10. Kumardihi A UG mine has annual capacity of 0.20 mt. Kumardihi A OC patch is exhausted and being backfilled.

11. Jhanjra UG mine has annual production capacity of 5.00 mt.

12. Tilaboni UG mine has annual production capacity of 2.14 mt.

13. Shyamsundarpur UG mine has annual production capacity of 1.12 mt.

14. Bankola UG mine has annual production capacity of 0.30 mt. Bankola OC patch is exhausted and being backfilled.

15. Khottadih UG mine and OC project has annual production capacity of 0.90 mt for UG mine and 2.20 mt for OC project.

Note: Mandermoni Extension/ Rangamati A UGP and Madhaipur Extension/ Rangamati B UGP are not viable in the present time.

==Subsidence==
Traditionally many underground collieries have left a void after taking out the coal.
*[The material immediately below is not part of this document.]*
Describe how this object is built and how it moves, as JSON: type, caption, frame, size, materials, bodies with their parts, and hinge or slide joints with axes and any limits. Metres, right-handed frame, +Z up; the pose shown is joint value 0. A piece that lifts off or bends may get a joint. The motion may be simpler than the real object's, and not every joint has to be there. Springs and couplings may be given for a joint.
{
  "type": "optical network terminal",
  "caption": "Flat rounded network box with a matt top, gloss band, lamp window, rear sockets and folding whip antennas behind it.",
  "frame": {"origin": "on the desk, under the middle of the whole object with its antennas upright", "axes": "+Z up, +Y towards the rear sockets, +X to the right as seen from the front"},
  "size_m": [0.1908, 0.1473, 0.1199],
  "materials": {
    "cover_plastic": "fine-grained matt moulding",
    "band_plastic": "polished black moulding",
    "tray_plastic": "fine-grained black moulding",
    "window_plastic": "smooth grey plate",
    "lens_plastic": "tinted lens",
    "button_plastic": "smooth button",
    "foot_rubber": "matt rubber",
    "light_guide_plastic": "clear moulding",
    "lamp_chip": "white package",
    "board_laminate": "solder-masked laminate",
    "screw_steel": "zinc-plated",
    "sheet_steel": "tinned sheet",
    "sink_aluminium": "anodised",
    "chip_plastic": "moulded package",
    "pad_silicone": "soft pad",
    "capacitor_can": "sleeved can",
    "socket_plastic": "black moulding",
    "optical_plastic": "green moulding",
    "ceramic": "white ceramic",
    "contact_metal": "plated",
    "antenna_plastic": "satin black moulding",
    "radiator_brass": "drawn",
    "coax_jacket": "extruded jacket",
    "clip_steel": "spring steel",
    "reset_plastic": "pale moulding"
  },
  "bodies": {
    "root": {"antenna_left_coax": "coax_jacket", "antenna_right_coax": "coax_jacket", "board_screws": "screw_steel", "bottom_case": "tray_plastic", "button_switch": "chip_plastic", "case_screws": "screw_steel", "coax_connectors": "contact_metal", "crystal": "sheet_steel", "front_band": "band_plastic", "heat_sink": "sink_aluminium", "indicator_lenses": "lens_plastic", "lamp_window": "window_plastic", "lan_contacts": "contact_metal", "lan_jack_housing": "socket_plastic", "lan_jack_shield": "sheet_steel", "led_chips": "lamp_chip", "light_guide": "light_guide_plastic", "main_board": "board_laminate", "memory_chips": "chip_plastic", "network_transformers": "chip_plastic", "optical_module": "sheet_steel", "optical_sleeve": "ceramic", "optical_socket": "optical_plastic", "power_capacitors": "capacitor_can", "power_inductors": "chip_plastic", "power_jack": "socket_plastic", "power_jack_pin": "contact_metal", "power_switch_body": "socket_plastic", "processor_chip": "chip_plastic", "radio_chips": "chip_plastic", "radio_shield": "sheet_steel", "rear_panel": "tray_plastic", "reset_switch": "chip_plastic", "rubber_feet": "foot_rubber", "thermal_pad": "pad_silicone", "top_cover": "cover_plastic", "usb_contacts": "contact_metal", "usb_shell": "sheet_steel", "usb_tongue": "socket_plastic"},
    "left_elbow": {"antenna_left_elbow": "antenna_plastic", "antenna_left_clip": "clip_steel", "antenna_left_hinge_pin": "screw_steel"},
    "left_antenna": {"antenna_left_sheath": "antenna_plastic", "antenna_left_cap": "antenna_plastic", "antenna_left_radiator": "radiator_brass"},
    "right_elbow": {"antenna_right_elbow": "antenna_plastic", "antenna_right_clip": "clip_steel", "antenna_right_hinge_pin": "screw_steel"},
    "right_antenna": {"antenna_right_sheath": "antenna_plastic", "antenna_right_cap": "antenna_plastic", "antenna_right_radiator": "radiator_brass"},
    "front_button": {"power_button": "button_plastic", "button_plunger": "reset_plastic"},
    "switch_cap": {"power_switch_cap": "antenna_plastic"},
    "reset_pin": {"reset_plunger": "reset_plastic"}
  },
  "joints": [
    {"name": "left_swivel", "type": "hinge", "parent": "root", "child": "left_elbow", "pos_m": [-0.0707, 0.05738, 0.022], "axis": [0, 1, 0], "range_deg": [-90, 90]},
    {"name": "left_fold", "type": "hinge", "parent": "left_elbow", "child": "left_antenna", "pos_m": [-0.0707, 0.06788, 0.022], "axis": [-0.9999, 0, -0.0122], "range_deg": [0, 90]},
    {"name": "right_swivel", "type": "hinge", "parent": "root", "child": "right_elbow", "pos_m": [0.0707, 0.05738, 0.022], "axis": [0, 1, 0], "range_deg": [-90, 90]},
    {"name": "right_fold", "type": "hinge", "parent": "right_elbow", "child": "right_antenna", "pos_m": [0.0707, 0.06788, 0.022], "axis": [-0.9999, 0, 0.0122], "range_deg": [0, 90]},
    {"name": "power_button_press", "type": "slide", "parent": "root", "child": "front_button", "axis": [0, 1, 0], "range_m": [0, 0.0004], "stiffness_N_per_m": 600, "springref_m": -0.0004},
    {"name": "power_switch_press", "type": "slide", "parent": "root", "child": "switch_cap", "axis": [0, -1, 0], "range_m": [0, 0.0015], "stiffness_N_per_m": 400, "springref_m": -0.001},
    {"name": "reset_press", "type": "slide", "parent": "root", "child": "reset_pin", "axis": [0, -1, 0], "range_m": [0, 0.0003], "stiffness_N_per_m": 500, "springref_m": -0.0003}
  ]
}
As a result, almost all areas are facing subsidence. As per CMPDIL, there were 6 points of subsidence in the Pandaveswar Area involving 49.62 hectares of land.

==Migrants==
Prior to the advent of coal mining, the entire region was a low-productive rice crop area in what was once a part of the Jungle Mahals. The ownership of land had passed on from local adivasis to agricultural castes before mining started. However, the Santhals and the Bauris, referred to by the colonial administrators as "traditional coal cutters of Raniganj" remained attached to their lost land and left the mines for agricultural related work, which also was more remunerative. It forced the mine-owners to bring in outside labour, mostly from Bihar, Odisha and Uttar Pradesh. In time the migrants dominated the mining and industrial scenario. The pauperization and alienation of the adivasis have been major points of social concern.

==Transport==

The Andal-Sainthia branch line passes through this Area.

NH 14 (old number NH 60) pass through the Pandaveswar Area.